A knitting pattern needs to include certain essential things, to be sure the knitter can get your results. What needs to be included in a pattern, and what is optional?
I find the most comprehensive a pattern is, all the better for the knitter, if you want your pattern to be accessible to any knitter. It doesn’t mean you have to fully explain every single technique, but including info on where to find a tutorial, and a complete abbreviation list, are a way to get the job done. If it isn’t your style to include these details in your pattern, you may want to state that your pattern is for an experienced, or intermediate, or advanced knitter, and not suitable for a beginner.
The components of a pattern are:
- The name of the pattern, and an introduction.
- What skills are necessary, (and here is where you could say what type of knitter is intended for the pattern).
- What materials are needed, including all needles, notions, and yarn (and here I might say to give all possible information about the yarn used, including weight, brand, contents, and yardage/meters, as many knitters substitute yarn, and will need the details to make a good choice).
- Sizing information, as well as finished dimensions of the actual piece.
- Pictures. Clear pictures that show off the design, as well as highlight what details matter most in choosing this pattern.
- Detailed instructions.
- Charts and schematics, if applicable.
- Notes, if necessary.
- An abbreviation list, of all abbreviations used in the pattern, with clear descriptions.
- Your contact information, and more information about you, if you care to share it. As well as yourself, you should credit any others who worked on your pattern.
- Your copyright statement, as well as the date and pattern number, if you have one.
The absolute necessities are highlighted in blue. I would likely argue that all the components are necessary, as I like a pattern to be a thing unto itself, and find that the best way for it to be successful is for the knitter to have all this information, in a clear and concise way. It ensures that the knitter can achieve your results, if they follow your pattern.

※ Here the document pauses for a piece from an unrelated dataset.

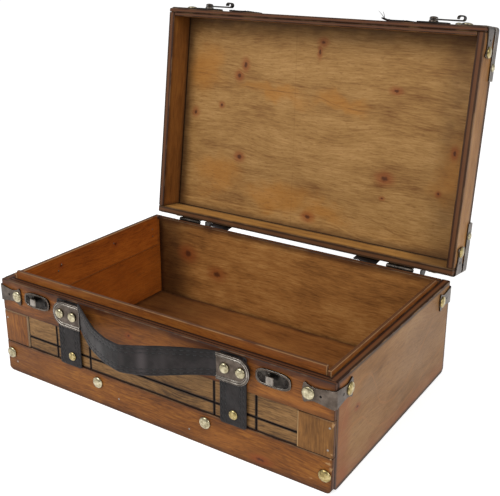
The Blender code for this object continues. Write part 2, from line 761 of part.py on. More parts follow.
def grip_plate_mesh():
    """A handle plate with a split bead along its edges and round its end."""
    top = GRIP_PLATE_T + GRIP_BEAD_RISE
    plate = flat_mesh([grip_outline(), *rivet_holes((0,))], top, low=0)
    field = flat_mesh([grip_outline(GRIP_BEAD_WIDTH, OVERRUN)], OVERRUN, low=GRIP_PLATE_T)
    split = ribbon(grip_outline(GRIP_BEAD_WIDTH / 2, OVERRUN), GRIP_BEAD_SPLIT)
    return cut(plate, field, flat_mesh([split], OVERRUN, low=top - GRIP_BEAD_RISE / 2))


def bow_out(x):
    """How far the handle stands out of its plates at x."""
    start = GRIP_X["left"] + GRIP_PLATE_LENGTH / 2
    end = GRIP_X["right"] - GRIP_PLATE_LENGTH / 2
    share = (x - (start + end) / 2) / ((end - start) / 2)
    if abs(share) >= 1:
        return 0.0
    return HANDLE_RISE * ((1 + math.cos(math.pi * share)) / 2) ** HANDLE_FULLNESS


def build_handle():
    """The leather grip, cut flat with round ends and bowed between its two plates."""
    start = GRIP_X["left"] + GRIP_PLATE_LENGTH / 2
    end = GRIP_X["right"] - GRIP_PLATE_LENGTH / 2
    tail = GRIP_PLATE_LENGTH - HANDLE_END_MARGIN
    spans = [start + (end - start) * i / HANDLE_STEPS for i in range(HANDLE_STEPS + 1)]
    route = [Vector((x, bow_out(x))) for x in (start - tail, *spans, end + tail)]
    lengths, bow = follow(route)
    total = lengths[-1] - 2 * tail
    half = GRIP_PLATE_HEIGHT / 2 - HANDLE_END_MARGIN
    round_left = arc((-tail + half, 0), half, 90, 270, 10)
    round_right = arc((total + tail - half, 0), half, -90, 90, 10)
    grip_half = HANDLE_WIDTH / 2
    full_from, full_to = total * HANDLE_TAPER_SHARE, total * (1 - HANDLE_TAPER_SHARE)
    outline = [(0, half), *round_left, (0, -half), (full_from, -grip_half), (full_to, -grip_half),
               (total, -half), *round_right, (total, half), (full_to, grip_half), (full_from, grip_half)]
    rivets = rivet_holes((-GRIP_PLATE_LENGTH / 2, total + GRIP_PLATE_LENGTH / 2))

    flat = moved(flat_mesh([outline, *rivets], HANDLE_T), Matrix.Translation((tail, 0, 0)))
    mesh = bent(flat, lengths, bow)
    shade_smooth(mesh, 50)
    place = on_front(0, HANDLE_Z) @ Matrix.Translation((0, 0, LEATHER_OUT + HANDLE_T / 2))
    add_object("handle_strap", mesh, LEATHER, place)

    plate = grip_plate_mesh()
    shade_smooth(plate)
    head = dome(RIVET_HEAD_R, RIVET_HEAD_RISE, sink=0.0)
    shank_length = GRIP_PLATE_T + FIT + HANDLE_T
    shank = turned([(0, SINK), (RIVET_SHANK_R, SINK), (RIVET_SHANK_R, -FIT - shank_length),
                    (0, -FIT - shank_length)], 12)
    rivet = joined(head, shank)
    shade_smooth(rivet)
    for side, x in GRIP_X.items():
        turn = Matrix.Rotation(math.radians(180 if side == "right" else 0), 4, "Z")
        base = on_front(x, HANDLE_Z) @ Matrix.Translation((0, 0, GRIP_OUT))
        add_object(f"handle_plate_{side}", plate, PEWTER, base @ turn)
        for place, reach in zip(("outer", "inner"), RIVET_PLACES):
            shift = reach if side == "left" else -reach
            at = base @ Matrix.Translation((shift, 0, GRIP_PLATE_T + FIT))
            add_object(f"handle_rivet_{side}_{place}", rivet, BRASS, at)


def build_rail_tacks():
    """Four domed tacks along the bottom rail."""
    tack = dome(RAIL_TACK_R, RAIL_TACK_RISE, sink=0.0)
    shade_smooth(tack)
    end_x = RIGHT - RAIL_TACK_END_INSET
    places = (("left_end", -end_x), ("left", -RAIL_TACK_MIDDLE_X), ("right", RAIL_TACK_MIDDLE_X),
              ("right_end", end_x))
    for (name, x), z in zip(places, RAIL_TACK_HEIGHTS):
        add_object(f"rail_tack_{name}", tack, BRASS, on_front(x, z) @ Matrix.Translation((0, 0, FIT)))


def oval_plate():
    """A dished oval plate with two screw holes, the same on lid and base."""
    holes = [circle((sign * SCREW_AT, 0), SCREW_HOLE_R) for sign in (-1, 1)]
    plate = flat_mesh([oval(OVAL_LENGTH, OVAL_HEIGHT), *holes], OVAL_T, low=FIT)
    dish = oval(OVAL_LENGTH - 2 * OVAL_RIM, OVAL_HEIGHT - 2 * OVAL_RIM)
    return cut(plate, flat_mesh([dish], OVERRUN, low=FIT + OVAL_T - OVAL_DISH))


def latch_plate_mesh():
    """The lid's oval plate with the post that the arm turns on."""
    floor = FIT + OVAL_T - OVAL_DISH - SINK
    boss_top = ARM_OUT - FIT
    cap_low = ARM_OUT + ARM_T + FIT
    cap_edge = cap_low + POST_CAP_EDGE
    dome_rise = POST_CAP_RISE - POST_CAP_EDGE
    ring = [(POST_CAP_R * x, cap_edge + dome_rise * y) for x, y in arc((0, 0), 1, 90, 0, 4)]
    ring[0] = (0, cap_low + POST_CAP_RISE)
    profile = [*ring, (POST_CAP_R, cap_low), (POST_R, cap_low), (POST_R, boss_top),
               (POST_BOSS_R - SINK, boss_top), (POST_BOSS_R, floor), (0, floor)]
    return joined(oval_plate(), turned(profile, 20))


def latch_arm_mesh():
    """The hook: an eye on the post, a flat bar along +X and a rolled finger curl."""
    middle = ARM_OUT + ARM_T / 2
    curl_far = ARM_REACH - ARM_T / 2 - ARM_CURL_R
    curl_near = ARM_REACH - ARM_CURL_LENGTH + ARM_CURL_R
    curl_out = middle + ARM_CURL_R
    path = [
        (-ARM_EYE_R, middle),
        (curl_near, middle),
        *arc((curl_far, curl_out), ARM_CURL_R, -90, 90, 8),
        *arc((curl_near, curl_out), ARM_CURL_R, 90, 200, 5),
    ]
    lengths, curl = follow([Vector(point) for point in path])
    half = ARM_WIDTH / 2
    eye_end = math.degrees(math.asin(ARM_WAIST / 2 / ARM_EYE_R))
    eye = arc((ARM_EYE_R, 0), ARM_EYE_R, eye_end, 360 - eye_end, 18)
    outline = [*eye, (ARM_EYE_R + curl_near, -half), (lengths[-1], -half), (lengths[-1], half),
               (ARM_EYE_R + curl_near, half)]
    bore = circle((ARM_EYE_R, 0), POST_R + FIT, 16)
    mesh = bent(flat_mesh([outline, bore], ARM_T), lengths[1:-1], curl)
    shade_smooth(mesh)
    return mesh


def catch_mesh():
    """The base's oval plate with a tab folded out of it, open towards +X for the arm."""
    root_x = -ARM_WIDTH / 2 - TAB_ROOT_GAP - SHEET_T / 2
    tab_out = ARM_OUT + ARM_T + FIT + SHEET_T / 2
    end_x = TAB_HOLD - ARM_WIDTH / 2
    bend_r = SHEET_T
    path = [
        (root_x, FIT + OVAL_T - OVAL_DISH - SINK),
        *arc((root_x + bend_r, tab_out - bend_r), bend_r, 180, 90, 4),
        (end_x, tab_out),
        (end_x + TAB_FLARE, tab_out + TAB_FLARE / 2),
    ]
    tab = moved(flat_mesh([ribbon(path, SHEET_T)], TAB_HEIGHT), FACE_FRONT)
    mesh = joined(oval_plate(), moved(tab, Matrix.Translation((0, TAB_RISE, 0))))
    shade_smooth(mesh)
    return mesh


def build_latches(lid):
    """Both latches: plate and arm on the lid, catch on the base."""
    plate, arm, catch = latch_plate_mesh(), latch_arm_mesh(), catch_mesh()
    shade_smooth(plate)
    pivot_z = LID_Z + LATCH_RISE
    for side, x in LATCH_X.items():
        add_object(f"latch_plate_{side}", plate, PEWTER, on_front(x, pivot_z), lid)
        add_object(f"latch_arm_{side}", arm, DARK_STEEL, on_front(x, pivot_z), lid)
        add_object(f"latch_catch_{side}", catch, PEWTER, on_front(x, pivot_z - LATCH_TO_CATCH))


def hinge_leaf_mesh(notch_places):
    """A hinge leaf about the hinge axis: a rolled sheet with notches for the other leaf's knuckles."""
    back = -KNUCKLE_R
    front = back + HINGE_SHEET_T
    tongue_end = math.degrees(math.acos(front / KNUCKLE_R))
    profile = [(back, -HINGE_LEAF_HEIGHT), *arc((0, 0), KNUCKLE_R, 180, -tongue_end, 16),
               (front, -HINGE_LEAF_HEIGHT)]
    leaf = moved(flat_mesh([profile, circle((0, 0), PIN_R + FIT)], HINGE_LENGTH), ALONG_X)
    pitch = (HINGE_LENGTH + KNUCKLE_GAP) / KNUCKLES
    notch_low = -KNUCKLE_R - FIT
    notch = box_mesh((pitch + KNUCKLE_GAP, OVERRUN, OVERRUN))
    notch_z = notch_low + OVERRUN / 2
    notches = [moved(notch, Matrix.Translation((i * pitch, 0, notch_z))) for i in notch_places]
    hole = flat_mesh([circle((0, 0), SCREW_HOLE_R)], OVERRUN)
    hole_z = (notch_low - HINGE_LEAF_HEIGHT) / 2
    holes = [moved(hole, Matrix.Translation((side * HINGE_SCREW_AT, 0, hole_z)) @ FACE_FRONT)
             for side in (-1, 1)]
    mesh = cut(leaf, *notches, *holes)
    shade_smooth(mesh)
    return mesh


def pin_mesh():
    """A hinge pin along X with two round heads."""
    end = HINGE_LENGTH / 2 + FIT
    profile = [(0, end + PIN_HEAD_T), (PIN_HEAD_R / 2, end + PIN_HEAD_T), (PIN_HEAD_R, end + PIN_HEAD_T / 2),
               (PIN_HEAD_R, end), (PIN_R, end)]
    mesh = moved(turned(profile + [(r, -z) for r, z in profile[::-1]], 12), ALONG_X)
    shade_smooth(mesh)
    return mesh


def lid_stop_mesh():
    """An angle bracket about the hinge axis; the open lid's back rests along its sloping top edge."""
    slope = LID_OPEN_DEG - 90
    foot_y = STOP_T / 2 - KNUCKLE_R
    along, cuts, fold = square_fold((0, foot_y), STOP_FOLD_R)
    start_deg = 180 - math.degrees(math.acos(-(foot_y + STOP_FOLD_R) / KNUCKLE_R))
    rim = arc((0, 0), KNUCKLE_R, start_deg, 90 - slope, 6)
    run = STOP_REACH - HINGE_OUT - rim[-1][0]
    tip = (rim[-1][0] + run, rim[-1][1] - run * math.tan(math.radians(slope)))
    wing = [(along(y - foot_y), z) for y, z in (*rim, tip, (tip[0], tip[1] - STOP_TIP))]
    heel = along(STOP_FOLD_R + STOP_T)
    foot_end = -along(STOP_FOOT_WIDTH)
    outline = [(foot_end, -STOP_HEIGHT), (foot_end, -STOP_FOOT_DROP), (along(STOP_FOLD_R), -STOP_FOOT_DROP),
               *wing, (heel, -STOP_HEIGHT)]
    hole = circle((foot_end / 2 - STOP_T / 2, -(STOP_HEIGHT + STOP_FOOT_DROP) / 2), SCREW_HOLE_R)
    return bent(flat_mesh([outline, hole], STOP_T), cuts, fold)


def build_hinges(lid):
    """Two hinges with their pins, and the stops beside them."""
    base_leaf, lid_leaf = hinge_leaf_mesh((0,)), hinge_leaf_mesh((-1, 1))
    pin, stop = pin_mesh(), lid_stop_mesh()
    flip = Matrix.Rotation(math.radians(180), 4, "Y")
    for side, x in HINGE_X.items():
        axis = Matrix.Translation(HINGE_AXIS + Vector((x, 0, 0)))
        add_object(f"hinge_base_leaf_{side}", base_leaf, DARK_STEEL, axis)
        add_object(f"hinge_lid_leaf_{side}", lid_leaf, DARK_STEEL, axis @ flip, lid)
        add_object(f"hinge_pin_{side}", pin, DARK_STEEL, axis)
        shift = Matrix.Translation((STOP_FROM_HINGE, 0, 0))
        add_object(f"lid_stop_{side}", stop, DARK_STEEL, axis @ shift)


def main():
    lid = bpy.data.objects.new("lid_axis", None)
    SUITCASE.objects.link(lid)
    lid.location = HINGE_AXIS
    build_base()
    build_lid(lid)
    build_corner_metal(lid)
    build_straps(lid)
    build_handle()
    build_rail_tacks()
    build_latches(lid)
    build_hinges(lid)
    lid.rotation_euler.x = -math.radians(LID_OPEN_DEG)


main()
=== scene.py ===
"""Looks of a small wooden suitcase chest: stained plywood, dark leather, pewter corners, brass tacks."""
import json
import logging
import math
from collections.abc import Callable, Iterable, Mapping, Sequence
from dataclasses import dataclass, field, replace
from enum import Enum

import bmesh
import bpy
from bmesh.types import BMesh
from bpy.types import Material, Mesh, Node, NodeSocket, NodeTree, Object
from mathutils import Matrix, Vector, noise

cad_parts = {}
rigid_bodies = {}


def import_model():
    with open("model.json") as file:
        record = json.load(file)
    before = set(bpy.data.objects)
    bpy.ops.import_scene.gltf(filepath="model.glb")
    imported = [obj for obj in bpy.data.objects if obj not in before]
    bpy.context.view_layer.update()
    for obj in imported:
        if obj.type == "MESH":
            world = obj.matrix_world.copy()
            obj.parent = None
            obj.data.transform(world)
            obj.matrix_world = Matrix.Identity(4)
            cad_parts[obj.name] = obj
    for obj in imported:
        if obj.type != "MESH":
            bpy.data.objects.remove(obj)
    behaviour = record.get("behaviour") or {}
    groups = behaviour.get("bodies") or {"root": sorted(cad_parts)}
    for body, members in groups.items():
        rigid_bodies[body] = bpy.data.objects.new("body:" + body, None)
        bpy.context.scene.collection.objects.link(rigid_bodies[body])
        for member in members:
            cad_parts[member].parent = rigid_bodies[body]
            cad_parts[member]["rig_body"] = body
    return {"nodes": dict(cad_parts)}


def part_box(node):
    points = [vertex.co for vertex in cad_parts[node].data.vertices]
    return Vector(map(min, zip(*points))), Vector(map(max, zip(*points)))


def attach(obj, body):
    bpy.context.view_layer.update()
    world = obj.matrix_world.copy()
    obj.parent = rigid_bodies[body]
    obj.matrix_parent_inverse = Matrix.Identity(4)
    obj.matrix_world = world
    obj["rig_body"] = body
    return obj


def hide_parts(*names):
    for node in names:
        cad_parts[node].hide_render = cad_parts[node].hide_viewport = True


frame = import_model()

LOG = logging.getLogger("suitcase")
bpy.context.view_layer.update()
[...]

That said, an experienced knitter doesn’t necessarily need any more information than the highlighted bits, but let’s take the optional bits one at a time:
- Intro – explaining a bit about your inspiration or intent for the design often inspires the knitter, gets them excited about your work, and is a great way for them to get to know you and what to expect from you.
- Skills necessary – making this type of list in every pattern really is optional, except if there is an advanced or unique skill that is needed, then it really is helpful to know up front. Here is also a good place to include info on where the knitter can find a tutorial of some kind on any unique, new, or advanced techniques.
- Type of knitter – If a pattern really is not suitable for a beginner, in your mind, it’s best to say so. And if it is suitable for a beginner, saying so might encourage one to choose your pattern.
- Alternative yarn choices – I find this really helpful, to give complete yarn information (wanna know how much? It’s all right here)! The wrong type of yarn can completely destroy the knitter’s chances of getting your results.
- Pictures – There are tons of patterns without pictures, but unless you are unable to take or include even one picture, I would always include as many as you can, that show off important details and uses of your design. A good visual of your design is worth its weight in gold, and knitters love them!
- Notes – If there is something particular about your pattern, that isn’t self-evident, it is best to explain it, simply and clearly, so that the knitter doesn’t have to guess. That could be disastrous.
- Abbreviation lists – Most abbreviations are pretty standard, and experienced knitters may not need this, but any beginner definitely will. And including it leaves nothing to chance. If you don’t like to use comprehensive lists including all abbreviations, do be sure to include all less common and more advanced abbreviations, such as many cable and lace stitches. These are not usually all memorized in the head of even advanced knitters.
- Information about you – Beyond your contact info, you can have a short bio in there, and that is fun for the knitter, but a lot of designers don’t choose to, and that’s totally fine.
- Credits – It’s always considerate to give credit where credit is due, such as to a photographer, or tech editor, etc…, if anyone else worked on your design, but not everyone does. It depends on your point of view.
- Date and pattern number (if applicable) – This can be helpful mostly to you, especially the pattern number, if there is more than one version.
The last three bits are not pertinent to the knitter being able to work the design correctly, and so they are the most optional, and also the most varied from designer to designer, and just as many people include those things, as don’t.
There is a lot to consider when putting together a pattern. Sometimes it can feel like too much, and who wants a pattern that is too overwhelming with too many components and words? Keep in mind, that a pattern can very successfully include all these components and be a joy to read and work from, with my favorite three things: consistency, clarity, and concision. So, write on!